Sadly, there is some evidence to suggest Trump might be right. Recent polling has found that the more dishonest Trump is the stronger his support among his base. The more he promotes conspiracy theories and false claims, the more likely his supporters are to believe him. Blatant fabrications become ‘fact’ in the world of many Trump supporters. But it’s not just his core-supporters who are falling for Trump’s false claims. His popularity among the far Right-wing of the party has caused traditional Republicans (fearing primary challenges from the pro-Trump wing of the party) to tacitly go along with Trump’s misinformation campaign. Republicans in Congress rarely criticize Trump publicly and almost never correct his false or misleading tweets. During the mid-term elections, Republican candidates welcomed Trump at campaign events across the country and at those very events he continued to peddle untruths and misinformation. They didn’t seem to mind. And despite a clear repudiation from voters in the 2018 mid-term elections (where Republicans lost more seats than any election since Watergate) the President is showing no signs of changing his approach.
The recent controversy over funding for a border wall is a perfect example. Because the facts are not on his side, President Trump continues to push false narratives about immigration and crime along the southern Border. His own U.S. Customs and Border Protection statistics show that illegal border crossings are at historic lows, that there is a net negative migration flow with Mexico, that the majority of illegal immigrants in the country are a result of visa-overstays — not illegal border crossings, that the vast majority of illegal drugs that enter the country come through legal ports of entry, that there is virtually no example of terrorists entering the country along the southern border, and on and on and on. Yet the President claims that other statistics are true when he’s out on the stump. When questioned on his OWN administrations’ statistics in February he said to a reporter, “You don’t believe those statistics do you?” But Trump continues to invent scary statistics because he must be certain that his base either won’t question the information or will choose to ignore it or claim it is ‘fake.’ Trump must be certain that his base will simply choose to believe what he says rather than what the evidence says.
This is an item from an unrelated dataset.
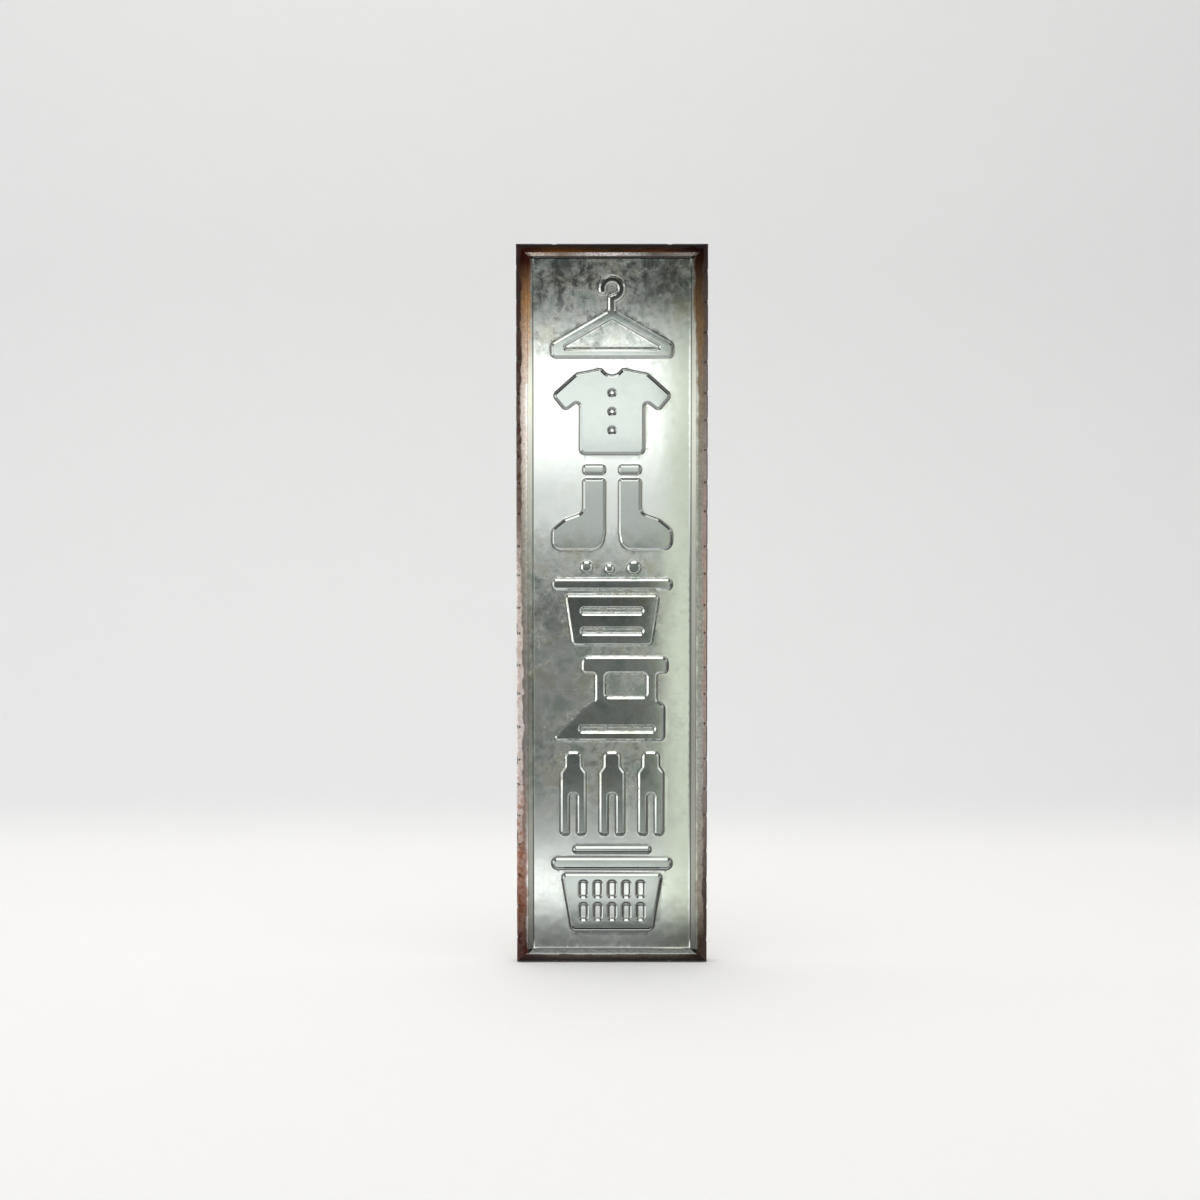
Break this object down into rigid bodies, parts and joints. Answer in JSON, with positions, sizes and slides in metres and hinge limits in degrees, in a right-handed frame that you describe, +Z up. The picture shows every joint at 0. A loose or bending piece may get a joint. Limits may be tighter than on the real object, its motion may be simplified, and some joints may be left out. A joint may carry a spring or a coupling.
{
  "type": "wall sign",
  "caption": "Tall narrow pressed-steel wall sign: raised rim, recessed field with embossed wash-day pictures, folded edges tacked to a batten frame, swinging hanging ring.",
  "frame": {"origin": "middle of the back face of the middle rail, in the plane that lies on the wall", "axes": "+Z up the sign, +Y out of the back into the wall, -Y out of the face, +X to the viewer's right"},
  "size_m": [0.2126, 0.0235, 0.8],
  "materials": {
    "galvanised_sheet": "bright galvanised steel with spangle, rim worn to copper and rust brown",
    "pine": "sawn, unfinished",
    "tack_steel": "blued, dull",
    "zinc_plate": "zinc plated, satin"
  },
  "bodies": {
    "sign": {"face_sheet": "galvanised_sheet", "hanger_strap": "zinc_plate", "hanger_screw": "zinc_plate", "left_stile": "pine", "right_stile": "pine", "top_rail": "pine", "middle_rail": "pine", "bottom_rail": "pine", "left_tack_01": "tack_steel", "left_tack_02": "tack_steel", "left_tack_03": "tack_steel", "left_tack_04": "tack_steel", "left_tack_05": "tack_steel", "left_tack_06": "tack_steel", "left_tack_07": "tack_steel", "left_tack_08": "tack_steel", "left_tack_09": "tack_steel", "left_tack_10": "tack_steel", "left_tack_11": "tack_steel", "left_tack_12": "tack_steel", "left_tack_13": "tack_steel", "left_tack_14": "tack_steel", "left_tack_15": "tack_steel", "left_tack_16": "tack_steel", "left_tack_17": "tack_steel", "left_tack_18": "tack_steel", "left_tack_19": "tack_steel", "left_tack_20": "tack_steel", "left_tack_21": "tack_steel", "left_tack_22": "tack_steel", "left_tack_23": "tack_steel", "right_tack_01": "tack_steel", "right_tack_02": "tack_steel", "right_tack_03": "tack_steel", "right_tack_04": "tack_steel", "right_tack_05": "tack_steel", "right_tack_06": "tack_steel", "right_tack_07": "tack_steel", "right_tack_08": "tack_steel", "right_tack_09": "tack_steel", "right_tack_10": "tack_steel", "right_tack_11": "tack_steel", "right_tack_12": "tack_steel", "right_tack_13": "tack_steel", "right_tack_14": "tack_steel", "right_tack_15": "tack_steel", "right_tack_16": "tack_steel", "right_tack_17": "tack_steel", "right_tack_18": "tack_steel", "right_tack_19": "tack_steel", "right_tack_20": "tack_steel", "right_tack_21": "tack_steel", "right_tack_22": "tack_steel", "right_tack_23": "tack_steel", "top_tack_1": "tack_steel", "top_tack_2": "tack_steel", "bottom_tack_1": "tack_steel", "bottom_tack_2": "tack_steel"},
    "ring": {"hanger_ring": "zinc_plate"}
  },
  "joints": [
    {"name": "ring_swing", "type": "hinge", "parent": "sign", "child": "ring", "pos_m": [0, 0.0024, 0.3848], "axis": [1, 0, 0], "range_deg": [0, 180]}
  ]
}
Now Trump has convinced his supporters that there is a National Emergency along the border and he, as President, must override the will of the U.S. Congress and the American people (every poll shows that most American’s are against his wall and the National Emergency) and build the wall anyway. To garner support for this ‘emergency’ Trump (again) resorts to spreading information that is simply not true, saying at a rally last week that illegal immigration costs America “billions and billions of dollars a month” (False), that “the big drug loads don’t go through ports of entry” (False), that El Paso, TX “used to have extremely high rates of crime” and was “one of our nations most dangerous cities” (False), or that he has already, in fact, “built a lot of wall” (False).
To repeatedly make false claims like this Trump must be pretty confident that his supporters will not question his ‘facts’ and will have no interest in trying to find out if what he is saying is true or not or are incapable of doing so. In other words, he must think they are stupid.